I thing I missed the point of the movie.. Ok so there are prostitutes in Morocco.. And as always they have it hard.. But they enjoy it.. or not? So the one joins.. she aborted and the other say sometimes its better to have no kids than be a bad mum... and everyone keeps giggling.. I don't know.. I could not really get a feeling for the characters... It was extremely chaotic and playing to much on the emotions..
Forget the low rating, this one hits the mark
When I was much younger and poorer, I used to have a job like the one of the mostly silent gay chauffeur in this film: I drove a group of prostitutes from my Romanian homeland around and checked whether they were safe. Not so rare an occupation for gays, it seems. While watching this, I felt taken back directly to those days in the early 90s, and I still can't believe just how much this film got prostitution right. Every character corresponds to women I've met who did this job, with same goals, same social situation, same characteristics.
The clients are in every detail like the clients I saw; Ayouch doesn't flinch to portray French men as wannabe machos who get deservedly ripped off, and Saudis as rich scum who cannot have sex without degrading the women they're paying, albeit handsomely.

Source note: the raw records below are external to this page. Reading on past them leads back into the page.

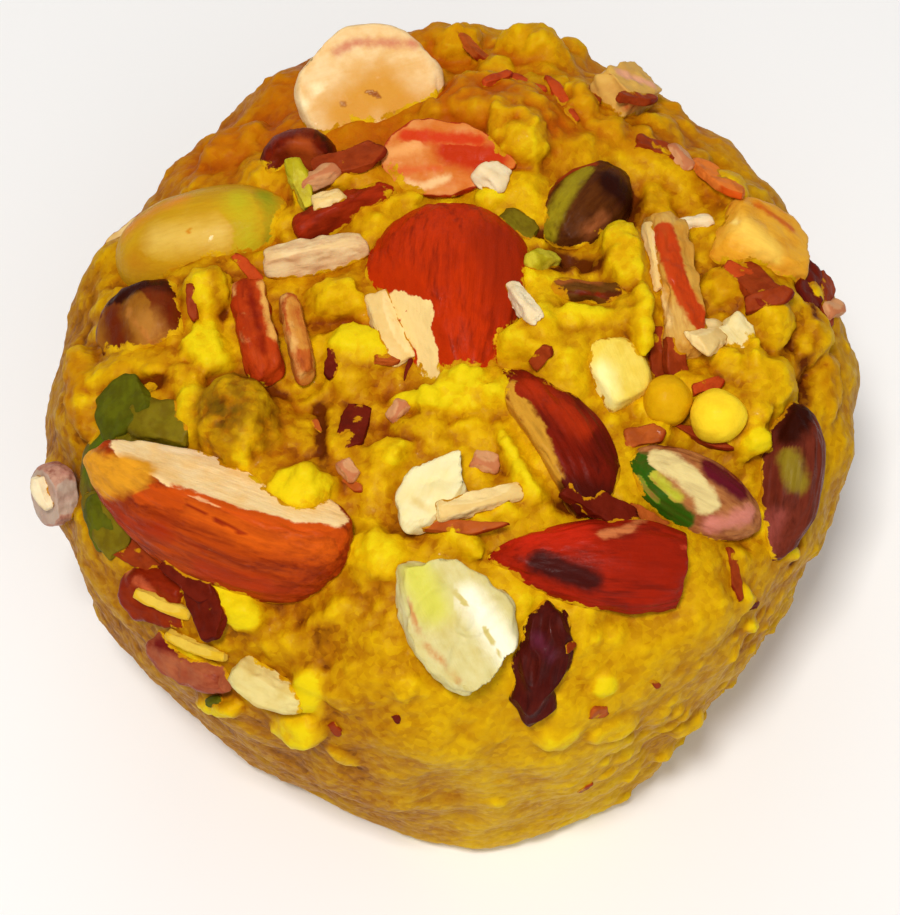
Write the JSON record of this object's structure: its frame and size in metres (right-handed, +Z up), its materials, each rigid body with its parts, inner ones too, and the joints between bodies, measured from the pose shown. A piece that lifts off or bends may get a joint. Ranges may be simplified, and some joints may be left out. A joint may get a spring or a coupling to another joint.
{
  "type": "dry fruit halwa",
  "caption": "Hand-moulded round mound of crumbly golden halwa with a flat base, studded with pieces of almond, pistachio and cashew and a raisin.",
  "frame": {"origin": "middle of the flat base that the halwa rests on", "axes": "+Z up through the dome, -Y towards the front as pictured, +X to the right"},
  "size_m": [0.0671, 0.0706, 0.0444],
  "materials": {
    "halwa": "crumbly, moist with ghee",
    "almond_skin": "striped skin, satin",
    "almond_flesh": "cut, matt",
    "pistachio": "mottled, satin",
    "cashew": "toasted, satin",
    "raisin": "wrinkled, satin"
  },
  "bodies": {
    "root": {"halwa": "halwa", "almond_centre": "almond_skin", "almond_half_left": "almond_skin", "almond_front": "almond_skin", "almond_wedge": "almond_skin", "almond_chunk_left": "almond_skin", "almond_chunk_low_left": "almond_skin", "almond_chip_edge": "almond_skin", "almond_sliver_left_a": "almond_skin", "almond_sliver_left_b": "almond_skin", "almond_sliver_dark": "almond_skin", "almond_slice_right": "almond_skin", "almond_half_far": "almond_skin", "almond_half_back": "almond_flesh", "almond_sliver_pale": "almond_flesh", "almond_corner_right": "almond_flesh", "almond_chip_front": "almond_flesh", "almond_sliver_low_a": "almond_flesh", "almond_sliver_low_b": "almond_flesh", "almond_block_back": "almond_flesh", "almond_sliver_far": "almond_flesh", "pistachio_left": "pistachio", "pistachio_end_back": "pistachio", "pistachio_back_right": "pistachio", "pistachio_slice_centre": "pistachio", "pistachio_front": "pistachio", "pistachio_green_left": "pistachio", "pistachio_side_right": "pistachio", "pistachio_far": "pistachio", "cashew_top": "cashew", "cashew_right": "cashew", "cashew_bit_right": "cashew", "cashew_flake_front": "cashew", "cashew_far": "cashew", "raisin_front": "raisin"}
  },
  "joints": []
}
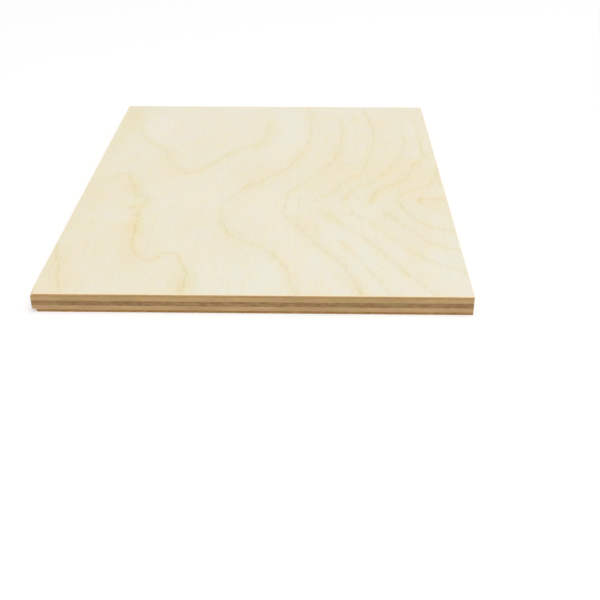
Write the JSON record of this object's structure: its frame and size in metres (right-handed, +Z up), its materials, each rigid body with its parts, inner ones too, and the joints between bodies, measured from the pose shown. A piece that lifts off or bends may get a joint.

That's what may have gotten the film banned in Morocco, but what certainly did it is the scene in which the ladies get a little boy vendor to admit he's "going with the Europeans". The ban is almost ironic because this film is so much more than a portrait of contemporary Moroccan or Arab society; this really can and does happen anywhere.
No film I've ever seen has corresponded so much to the reality of prostitution as I witnessed it, they're usually focusing on family issues to make the issue more palpable. This one doesn't, and Ayouch deserves more viewers and more respect for that.